Studio album by Cave In
- Released: June 7, 2019
- Recorded: 2010; 2014; 2017–2018;
- Studio: Various
- Genres: Alternative rock; alternative metal; post-hardcore; space rock;
- Length: 31:19
- Label: Hydra Head (HH666-245)
- Producer: Cave In

Cave In chronology
| White Silence (2011) | Final Transmission (2019) | Heavy Pendulum (2022) |

Singles from Final Transmission
- "All Illusion" Released: April 8, 2019;

= Final Transmission =

Final Transmission is the sixth studio album by the American rock band Cave In. The album was released on June 7, 2019, through Hydra Head Records. Final Transmission is Cave In's first studio album in eight years since 2011's White Silence and marks the final recordings of bassist Caleb Scofield, who died in a car crash a year prior to the album's release. The band promoted the album with online streams of "All Illusion" and "Shake My Blood" prior to its release. It is the final album released by Hydra Head Records before the label folded in 2020, with Cave In's back catalogue being returned to them.

== Background ==
Since their last studio album, White Silence (2011), the members of Cave In would spend the ensuing eight years occupied with other musical endeavors. Stephen Brodsky formed the progressive hardcore punk band Mutoid Man in 2012, Adam McGrath and John-Robert Conners formed the psychedelic punk/noise rock band Nomad Stones, while Caleb Scofield continued working with Old Man Gloom and Zozobra. Other attributing factors to the eight-year gap between studio releases included Brodsky moving to New York, and difficulty agreeing creatively on what a new album should sound like. Cave In was more interested in "hanging out, get-togethers, parties and camping trips" as friends than working on a new album as members of a band, though new album discussions were taking place over the years.

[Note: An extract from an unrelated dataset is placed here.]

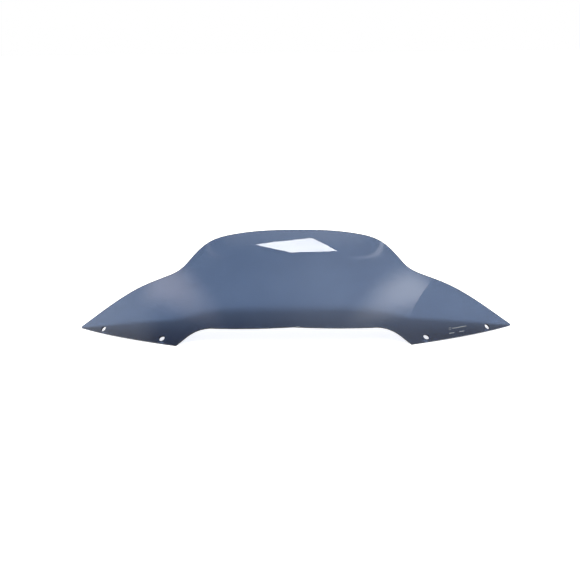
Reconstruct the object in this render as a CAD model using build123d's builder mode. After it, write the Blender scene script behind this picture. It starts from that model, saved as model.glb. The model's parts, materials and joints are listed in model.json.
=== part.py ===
"""Touring-motorcycle windshield screen: one formed acrylic sheet and the mark printed on it.

Frame: X across the screen, -Y to the front, +Z up. The origin is in the plane that the wings
stand on, midway across the screen and midway through its depth.
"""

from build123d import *
import os
from math import radians, tan

# The sheet and its bends, in millimetres and degrees
SHEET = 2.4  # thickness of the sheet
RAKE = 39  # lean of the sheet above the horizontal, on the centre line
NOSE_RADIUS = 625  # radius of the horizontal section at the centre line
SWEEP = 6.7e-9  # fourth-power term of that section, which turns the wings back
LIP_START = 99.7  # height at which the top begins to turn up, on the centre line
LIP_FALL = 2.5e-4  # square-law drop of that height towards the shoulders
LIP_EASE = 5  # half the height over which the bend sets in
LIP_RAKE = 58  # lean of the sheet at its top edge, on the centre line
SETBACK = 92.26  # brings the middle of the screen's depth to the origin

# The outline, seen from the front
CROWN_HEIGHT = 138.7  # top edge above the plane that the wings stand on
HALF_SPAN = 311.5  # centre line to the point of a wing
WING_EDGE = -0.25  # height of the feet and the wing tips, which their rounding brings up to zero
WING_ARCH = (236, 1.5)  # top of the shallow arch of a wing's lower edge
FOOT_X = 161  # centre line to the inner corner of a wing's lower edge
NOTCH_TOP = 24.1  # height of the notch between the feet, on the centre line
NOTCH_SHOULDER = (131, 21.1)  # where the notch turns down towards the foot
NOTCH_CAMBER = 3200  # radius of the notch's shallow top curve
NOTCH_BEND = 62  # radius of its turn towards the foot
CORNER_ROUND = 2  # radius of the feet and of the wing tips
EDGE_ROUND = 0.5  # radius of the polished rim

# Fastening holes, drilled square to the sheet
HOLE_DIAMETER = 8.4
HOLE_XS = (181.5, 271.5)
HOLE_HEIGHT = 6.1  # of a hole's centre, on the inner face

# The mark printed on the outer face of the wing at +X: a ring and a long bar over two short bars
INK = 0.12  # thickness of the ink
INK_GAP = 0.02  # hair of clearance between the ink and the sheet
MARK_X = 228  # the mark's middle
MARK_Z = 10.7
MARK_WIDTH = 26
MARK_ROWS = 5  # height of the upper row above the lower one
BAR_HEIGHT = 1.1
SHORT_BAR = 7.5
RING_RADIUS = 1.7
RING_WIDTH = 0.6

# The grid of points that each curved face passes through
MARGIN = 8  # how far the faces run past the outline
GRID_COLUMNS = 32
GRID_ROWS = 38

RAKE_SLOPE = 1 / tan(radians(RAKE))
LIP_LENGTH = CROWN_HEIGHT - LIP_START
LIP_BEND = (RAKE_SLOPE - 1 / tan(radians(LIP_RAKE))) / LIP_LENGTH


def lip(x, z):
    """How far the lip brings the sheet forward at x and z, and by how much it steepens it."""
    rise = z - LIP_START + LIP_FALL * x**2
    if rise < -LIP_EASE:
        return 0, 0
    if rise < LIP_EASE:
        eased = rise + LIP_EASE
        return LIP_BEND * eased**3 / (12 * LIP_EASE), LIP_BEND * eased**2 / (4 * LIP_EASE)
    return LIP_BEND * (rise**2 / 2 + LIP_EASE**2 / 6), LIP_BEND * rise


def inner_point(x, z):
    """The inner face at x and z: a swept plan, leaned back, with a lip that turns up."""
    plan = x**2 / (2 * NOSE_RADIUS) + SWEEP * x**4
    forward, steeper = lip(x, z)
    return Vector(x, plan + RAKE_SLOPE * z - forward - SETBACK, z)


def outward(x, z):
    """Unit normal of the inner face at x and z, pointing to the front and up."""
    forward, steeper = lip(x, z)
    slope_x = x / NOSE_RADIUS + 4 * SWEEP * x**3 - steeper * 2 * LIP_FALL * x
    return Vector(slope_x, -1, RAKE_SLOPE - steeper).normalized()


def face_over(x_low, x_high, z_low, z_high, lift=0):
    """The inner face over a rectangle in x and z, moved out by lift along its normal."""
    grid = []
    for i in range(GRID_COLUMNS + 1):
        x = x_low + (x_high - x_low) * i / GRID_COLUMNS
        heights = [z_low + (z_high - z_low) * j / GRID_ROWS for j in range(GRID_ROWS + 1)]
        grid.append([inner_point(x, z) + outward(x, z) * lift for z in heights])
    return Face.make_surface_from_array_of_points(grid, tol=0.001, min_deg=3, max_deg=5)


# The outline: half of it, then its mirror image
with BuildSketch(Plane.XZ) as outline:
    with BuildLine():
        Spline(
            (0, CROWN_HEIGHT),
            (50, 137.2),
            (90, 132.1),
            (122.5, 121.9),
            (147, 101.7),
            (162.5, 86.7),
            (182, 77.2),
            (218, 62.5),
            (260, 37.7),
            (HALF_SPAN, WING_EDGE),
            tangents=((1, 0), (1, -0.75)),
        )
        ThreePointArc((HALF_SPAN, WING_EDGE), WING_ARCH, (FOOT_X, WING_EDGE))
        Line((FOOT_X, WING_EDGE), NOTCH_SHOULDER)
        RadiusArc(NOTCH_SHOULDER, (0, NOTCH_TOP), NOTCH_CAMBER)
        Line((0, NOTCH_TOP), (0, CROWN_HEIGHT))
    make_face()
    shoulder = outline.vertices().filter_by(lambda v: abs(v.X - NOTCH_SHOULDER[0]) < 1)
    fillet(shoulder, radius=NOTCH_BEND)
    mirror(about=Plane.YZ)

# The inner face, trimmed to the outline, so that the rim comes out square to the sheet
whole_face = face_over(-HALF_SPAN - MARGIN, HALF_SPAN + MARGIN, -MARGIN, CROWN_HEIGHT + MARGIN)
trimmed_face = whole_face & extrude(outline.sketch, amount=CROWN_HEIGHT, both=True)

holes = [
    Plane(inner_point(x, HOLE_HEIGHT), z_dir=outward(x, HOLE_HEIGHT))
    for x in (-HOLE_XS[1], -HOLE_XS[0], HOLE_XS[0], HOLE_XS[1])
]

with BuildPart() as screen:
    thicken(trimmed_face, amount=SHEET, normal_override=(0, -1, 1))
    across = screen.edges().filter_by(lambda e: abs(e.length - SHEET) < SHEET / 100)
    fillet(across.filter_by(lambda e: (e @ 0.5).Z < SHEET), radius=CORNER_ROUND)
    along = screen.edges().filter_by(lambda e: abs(e.length - SHEET) > SHEET / 100)
    fillet(along, radius=EDGE_ROUND)
    with Locations(*holes):
        Cylinder(HOLE_DIAMETER / 2, 4 * SHEET, mode=Mode.SUBTRACT)
screen.part.label = "screen"

with BuildSketch(Plane.XZ) as mark_outline:
    left = MARK_X - MARK_WIDTH / 2
    right = MARK_X + MARK_WIDTH / 2
    upper = MARK_Z + MARK_ROWS / 2
    lower = MARK_Z - MARK_ROWS / 2
    with Locations((left + RING_RADIUS, upper)):
        Circle(RING_RADIUS)
        Circle(RING_RADIUS - RING_WIDTH, mode=Mode.SUBTRACT)
    long_bar = MARK_WIDTH - 3 * RING_RADIUS
    with Locations((right - long_bar / 2, upper)):
        Rectangle(long_bar, BAR_HEIGHT)
    with Locations((left + SHORT_BAR / 2, lower), (right - SHORT_BAR, lower)):
        Rectangle(SHORT_BAR, BAR_HEIGHT)

ink_face = face_over(left - MARGIN, right + MARGIN, 0, 2 * MARK_Z, lift=SHEET + INK_GAP)
ink_shapes = ink_face & extrude(mark_outline.sketch, amount=CROWN_HEIGHT, both=True)

with BuildPart() as printed_mark:
    thicken(ink_shapes.faces(), amount=INK, normal_override=(0, -1, 1))
printed_mark.part.label = "printed_mark"

os.makedirs("parts", exist_ok=True)
export_step(screen.part, "parts/screen.step")
export_step(printed_mark.part, "parts/printed_mark.step")
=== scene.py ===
"""Looks for the touring-motorcycle windshield screen: smoked acrylic, its printed mark, studio and camera."""

import json
from math import cos, radians, sin, tan

import bpy
from mathutils import Matrix, Vector

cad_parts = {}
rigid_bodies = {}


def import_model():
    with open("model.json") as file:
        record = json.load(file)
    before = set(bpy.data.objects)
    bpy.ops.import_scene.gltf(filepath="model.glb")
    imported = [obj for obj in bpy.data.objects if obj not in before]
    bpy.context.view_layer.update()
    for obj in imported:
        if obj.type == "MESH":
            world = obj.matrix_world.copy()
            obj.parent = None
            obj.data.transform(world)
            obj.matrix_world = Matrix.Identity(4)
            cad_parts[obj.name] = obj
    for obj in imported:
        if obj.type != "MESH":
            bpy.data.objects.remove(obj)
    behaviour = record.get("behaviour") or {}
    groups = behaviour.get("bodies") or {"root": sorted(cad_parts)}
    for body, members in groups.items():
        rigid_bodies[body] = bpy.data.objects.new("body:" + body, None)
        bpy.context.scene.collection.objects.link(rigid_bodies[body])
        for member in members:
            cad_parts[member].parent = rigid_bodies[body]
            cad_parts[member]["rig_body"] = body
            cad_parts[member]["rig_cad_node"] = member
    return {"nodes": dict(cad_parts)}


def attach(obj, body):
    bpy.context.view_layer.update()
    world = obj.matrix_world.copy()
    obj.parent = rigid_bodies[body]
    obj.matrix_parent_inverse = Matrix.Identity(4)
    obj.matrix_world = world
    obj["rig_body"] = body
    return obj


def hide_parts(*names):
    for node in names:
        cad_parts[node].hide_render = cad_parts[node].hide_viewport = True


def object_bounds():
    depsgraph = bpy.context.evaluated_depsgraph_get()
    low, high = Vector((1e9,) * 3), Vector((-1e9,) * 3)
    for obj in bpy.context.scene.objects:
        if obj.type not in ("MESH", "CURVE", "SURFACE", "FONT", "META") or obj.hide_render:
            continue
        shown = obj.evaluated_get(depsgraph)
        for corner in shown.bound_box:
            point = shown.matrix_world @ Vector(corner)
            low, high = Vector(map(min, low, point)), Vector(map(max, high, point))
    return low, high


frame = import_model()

cad_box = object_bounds()

# Camera
LENS = 85
SENSOR = 36
ELEVATION = radians(11.38)
YAW = radians(1.52)
ROLL = radians(-0.69)
DISTANCE = 1.9047
AIM = Vector((-0.0051, -0.0201, -0.0018))  # from the middle of the object's box

# The curves of the formed sheet, in metres, as in the CAD part. The shading follows them, except at the
# dome's shoulders, where it leaves out the lip's turn although the shape keeps it.
RAKE_SLOPE = 1 / tan(radians(39))
LIP_RAKE_SLOPE = 1 / tan(radians(58))  # the same at the top edge
NOSE_RADIUS = 0.625
SWEEP = 6.7
LIP_START = 0.0997
LIP_FALL = 0.25
LIP_EASE = 0.005
LIP_TOP = 0.1387
LIP_BEND = (RAKE_SLOPE - LIP_RAKE_SLOPE) / (LIP_TOP - LIP_START)
LIP_FADE = (0.095, 0.135)  # from the centre line: the lip's turn is shaded in full, then not at all
RIM_TURN = 0.995  # a normal whose cosine to the sheet's own is below this belongs to the rim

# Materials
TINT = (0.073, 0.114, 0.210, 1)
TINT_THIN = (0.082, 0.126, 0.226, 1)
ACRYLIC_IOR = 1.49
POLISH_ROUGHNESS = 0.015
INK_DARK = (0.075, 0.09, 0.11, 1)
INK_PALE = (0.125, 0.14, 0.165, 1)

# Studio, in metres. The cards are placed so that the sheet mirrors them where its highlights lie.
SQUARE = [(-1, -1), (1, -1), (1, 1), (-1, 1)]
SKY_COLOUR = (1.0, 0.98, 0.95, 1)
SKY_LEVEL = 0.36
SKY_STEPS = (  # direction's axis, where along it the sky starts and ends a change, and by how much
    ("X", -0.2, 0.1, 0.6),
    ("X", -0.5, -0.66, 0.75),
    ("Y", -0.1, -0.5, 0.9),
    ("X", 0.35, 0.75, -0.2),
)
FLOOR_HALF_SIZE = 14
FLOOR_COLOUR = (0.82, 0.82, 0.82, 1)
FLOOR_LIFT = 0.7  # light added to the floor where the camera sees it directly
KEY_POWER = 135
KEY_SIZE = 1.1
KEY_DIRECTION = (0.05, -0.58, 0.82)
KEY_DISTANCE = 4
GLOW_HEIGHT = 3.0
SOFTBOX_HEIGHT = 5.5
SOFTBOX_CORNERS = [(-0.94, -1.418), (-0.182, -0.552), (0.704, -0.685), (0.243, -2.277)]
STREAK_LOW = 0.86  # the softbox's dimmest streak, as a share of its strength
SLANTED = [(-1, -1), (-0.07, -1), (0.70, 1), (-1, 1)]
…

Cave In began gathering for warm-up "jam sessions" in late 2017 and early 2018. In February 2018, the band formally began writing new material that would become their follow-up album to White Silence. After a full weekend of writing and recording in Massachusetts, Scofield drove back home to his family in New Hampshire. On that trip on March 28, 2018, Scofield got into a fatal car crash. The surviving members of Cave In put the new album on hold in favor of touring in honor of Scofield and raising funds for his family – a wife and two kids. Major memorial performances included a Boston show with Converge, a Los Angeles show with a one-off reunion of Isis and an acoustic performance with Brodsky and McGrath at Roadburn Festival – the latter of which was recorded and released as Live At Roadburn Festival 2018 – Tribute to Caleb Scofield. In January 2019, Cave In announced it would be releasing a new album featuring finished tracks from their 2018 sessions with Scofield.

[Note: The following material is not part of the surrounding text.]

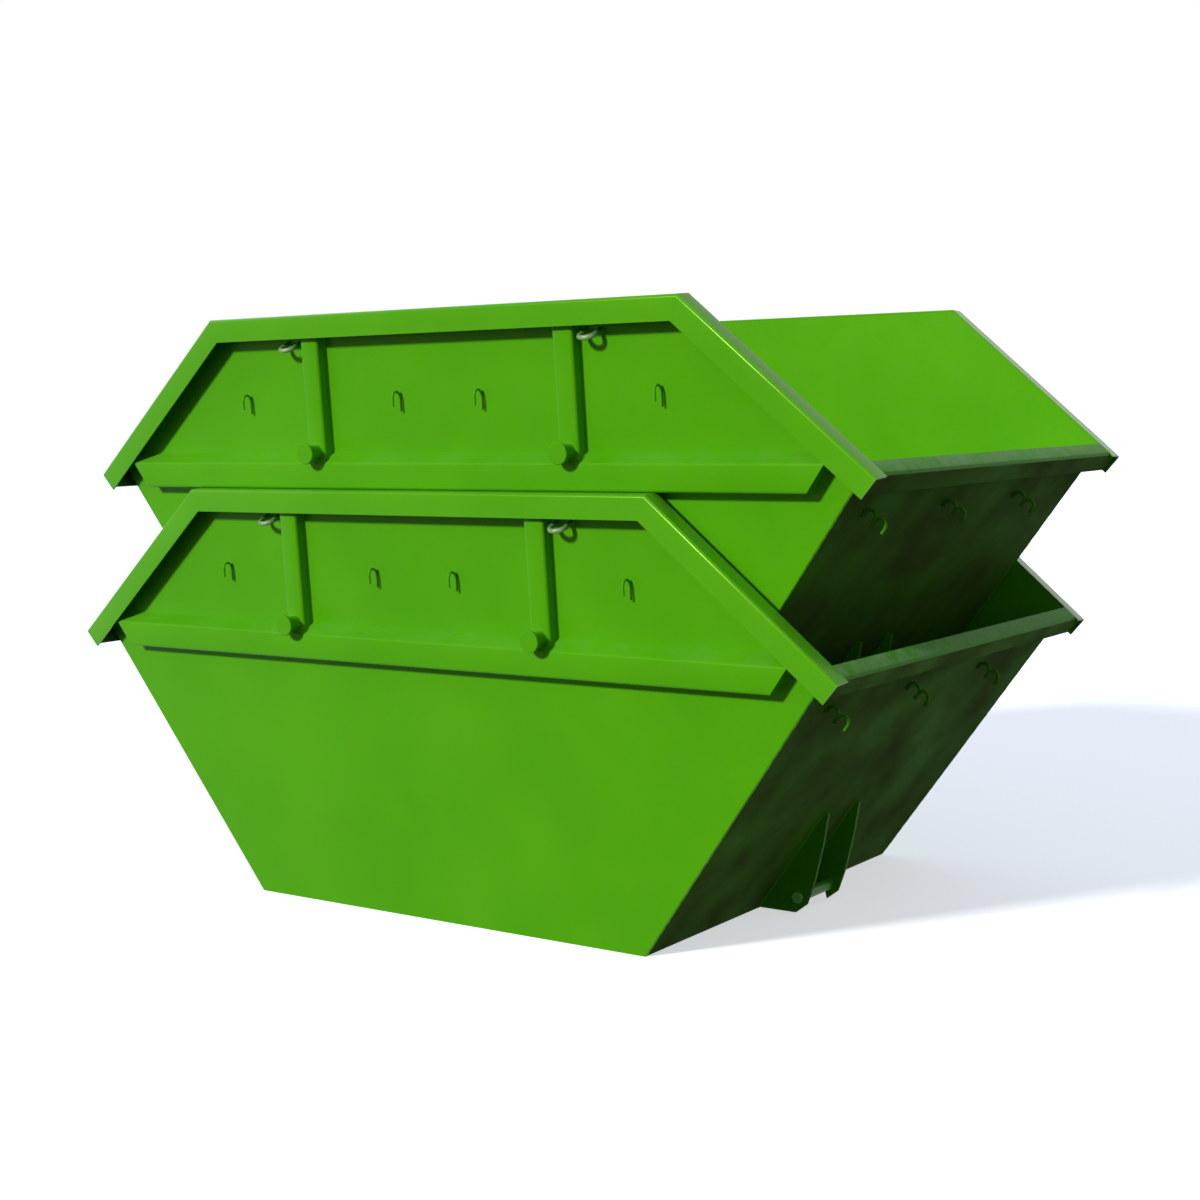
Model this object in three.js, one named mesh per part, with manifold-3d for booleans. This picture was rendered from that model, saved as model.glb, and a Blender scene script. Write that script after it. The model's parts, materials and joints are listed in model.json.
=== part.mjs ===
// Two open steel skips for a skip loader, one nested in the other.
// Millimetres, +Z up, X along the skips' length, the front side towards -Y.
// The origin is on the ground, midway between the two skips.
import * as THREE from "three";
import { mergeVertices } from "three/addons/utils/BufferGeometryUtils.js";
import Module from "manifold-3d";

const wasm = await Module();
wasm.setup();

// Body of one skip
const height = 1415;
const floorLength = 1606;
const floorWidth = 1574;
const topLength = 1860;
const sideFlare = 93;
const endLean = THREE.MathUtils.degToRad(36.1);
const railSlope = THREE.MathUtils.degToRad(40.6);

// Sheets
const floorSheet = 5;
const wallSheet = 4;
const foldSheet = 5;
const bendRadius = 5;

// Folded angles round the top
const railFlange = 60;
const railWeb = 75;
const rimFlange = 50;
const rimWeb = 75;
const railOverhang = 10;

// Waist belt
const beltHeight = 852;
const beltFace = 85;
const beltSlope = 30;
const beltBearing = 14;
const beltSetback = 115;

// Posts
const postWidth = 75;
const postReach = 38;
const postSpacing = 1016;

// Trunnions on the posts
const trunnionLift = 34;
const stubDiameter = 50;
const stubLength = 46;
const discDiameter = 68;
const discThickness = 12;
const discEdge = 2;

// Lifting eyes under the top rails
const eyeDrop = 90;
const eyeOffset = 92;
const eyeBar = 16;
const eyeSpan = 52;
const eyeReach = 62;
const eyeTilt = THREE.MathUtils.degToRad(20);

// Net hooks on the side walls: one arched rod each, with its long leg on the sheet
const sideHookRod = 8;
const sideHookArch = 34;
const sideHookLegs = [44, 30];
const sideHookDrop = 271;
const innerHookSpacing = 330;
const outerHookSpacing = 1648;

// Double net hooks on the end walls: two arched rods each, one behind the other
const endHookRod = 11;
const endHookArch = 38;
const endHookLegs = [14, 22, 18];
const endHookDrop = 145;
const endHookSpacing = 522;
const endHookShift = -165;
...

== Recording and composition ==
The tracks that appear on Final Transmission were originally recorded as demos that weren't intended to be publicly released. All songs were recorded live to hand-held four-track tape with minor digital additions of drums or guitars. The rough tracks were later polished and completed with mixing by Andrew Schneider and mastering by James Plotkin. McGrath said of the recording process: "It was very haphazard, and we didn't go into this thinking they were going to be released the way it is today. We were lucky enough to have Andrew Schneider go through everything and make it sound way better than we could have ever imagined." Cave In's previous album White Silence was also recorded in a practice space, and McGrath noted that Scofield was hoping to not repeat that for the next album and record it in a proper studio.

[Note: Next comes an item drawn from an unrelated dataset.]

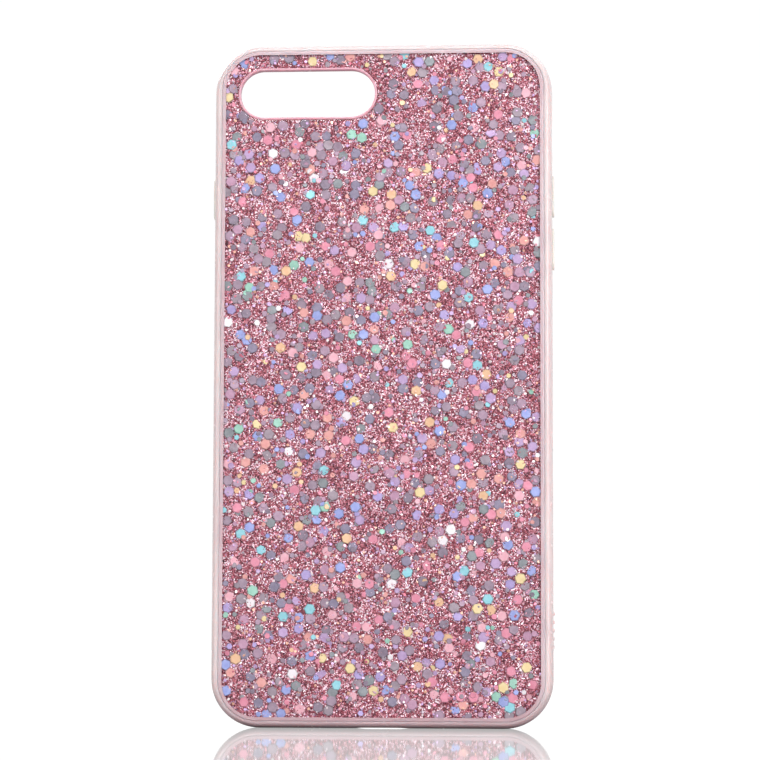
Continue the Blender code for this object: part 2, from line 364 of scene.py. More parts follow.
def rounded_outline(half_u, half_v, radius, straight_u, straight_v, corner_steps):
    """An anticlockwise outline, with each straight side cut into the given number of steps."""
    points = []
    for quarter, (side_u, side_v) in enumerate(((1, 1), (-1, 1), (-1, -1), (1, -1))):
        centre = Vector((side_u * (half_u - radius), side_v * (half_v - radius)))
        for step in range(corner_steps + 1):
            angle = math.pi / 2 * (quarter + step / corner_steps)
            points.append(centre + radius * Vector((math.cos(angle), math.sin(angle))))
        along_u = quarter % 2 == 0
        steps = straight_u if along_u else straight_v
        run = 2 * (half_u - radius if along_u else half_v - radius)
        way = Vector((-side_u, 0)) if along_u else Vector((0, -side_v))
        last = points[-1]
        points += [last + way * run * step / steps for step in range(1, steps)]
    return points


def facing_back(u, v, w):
    return Vector((u, w, v))


def facing_side(u, v, w):
    return Vector((w, u, v))


def facing_down(u, v, w):
    return Vector((u, v, -w))


def loft(name, sections, facing, centre, ring=False, corner_steps=CORNER_STEPS, step=STRAIGHT_STEP):
    """A mesh through sections of (half_u, half_v, radius, w), a closed ring or a capped solid."""
    straight_u = max(1, round(2 * (sections[0][0] - sections[0][2]) / step))
    straight_v = max(1, round(2 * (sections[0][1] - sections[0][2]) / step))
    shape = bmesh.new()
    loops = []
    for half_u, half_v, radius, w in sections:
        outline = rounded_outline(half_u, half_v, radius, straight_u, straight_v, corner_steps)
        loops.append([shape.verts.new(facing(*point, w) + Vector(centre)) for point in outline])
    pairs = list(zip(loops, loops[1:]))
    if ring:
        pairs.append((loops[-1], loops[0]))
    else:
        shape.faces.new(loops[0])
        shape.faces.new(loops[-1])
    for near, far in pairs:
        for i in range(len(near)):
            shape.faces.new((near[i - 1], near[i], far[i], far[i - 1]))
    bmesh.ops.remove_doubles(shape, verts=shape.verts, dist=0.0005 * MM)
    bmesh.ops.recalc_face_normals(shape, faces=shape.faces)
    mesh = bpy.data.meshes.new(name)
    shape.to_mesh(mesh)
    shape.free()
    return mesh


def add_piece(name, mesh, finish=None):
    piece = bpy.data.objects.new(name, mesh)
    bpy.context.scene.collection.objects.link(piece)
    if finish:
        mesh.materials.append(finish)
    return piece


def smooth(piece):
    piece.data.shade_smooth()
    piece.data.set_sharp_from_angle(angle=SHARP)
    return piece


def carve(piece, tools):
    """Cuts or joins each (mesh, operation) into the piece and keeps the result as its plain mesh."""
    helpers = []
    for number, (mesh, operation) in enumerate(tools):
        helper = add_piece(f"tool_{number}", mesh)
        modifier = piece.modifiers.new(f"tool {number}", "BOOLEAN")
        modifier.operation = operation
        modifier.solver = "EXACT"
        modifier.object = helper
        helpers.append(helper)
    keep_result(piece)
    for helper in helpers:
        bpy.data.objects.remove(helper)


def keep_result(piece):
    """Turns what the piece's modifiers make into its own mesh, and removes them."""
    bpy.context.view_layer.update()
    evaluated = piece.evaluated_get(bpy.context.evaluated_depsgraph_get())
    made = bpy.data.meshes.new_from_object(evaluated)
    piece.modifiers.clear()
    piece.data = made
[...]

The band described the sound of the album as featuring "glimpses of past Cave In eras" from Jupiter (2000) through White Silence, which was a direction Scofield influenced. Recalling email correspondences between Scofield about the new material, Brodsky said "He was really digging the stuff that was spacey, heavy, a little bit weird, but with very pretty melodies and hooks. I think he was encouraging us to embrace what we've always been good at and what sets us apart from our contemporaries." All tracks on Final Transmission include contributions from Scofield, including guitar, bass and vocals. The opening/title track of the album includes a voice memo from Scofield that he sent to his band members about a new song idea after their final writing session. McGrath said it was difficult to listen to the recording, and continued: "We were surprised to get it from him, actually, but we thought it was great. And that was it. In a weird way, it's the end of the story as far as our relationship together." The closing track "Led to the Wolves" was largely composed by Scofield.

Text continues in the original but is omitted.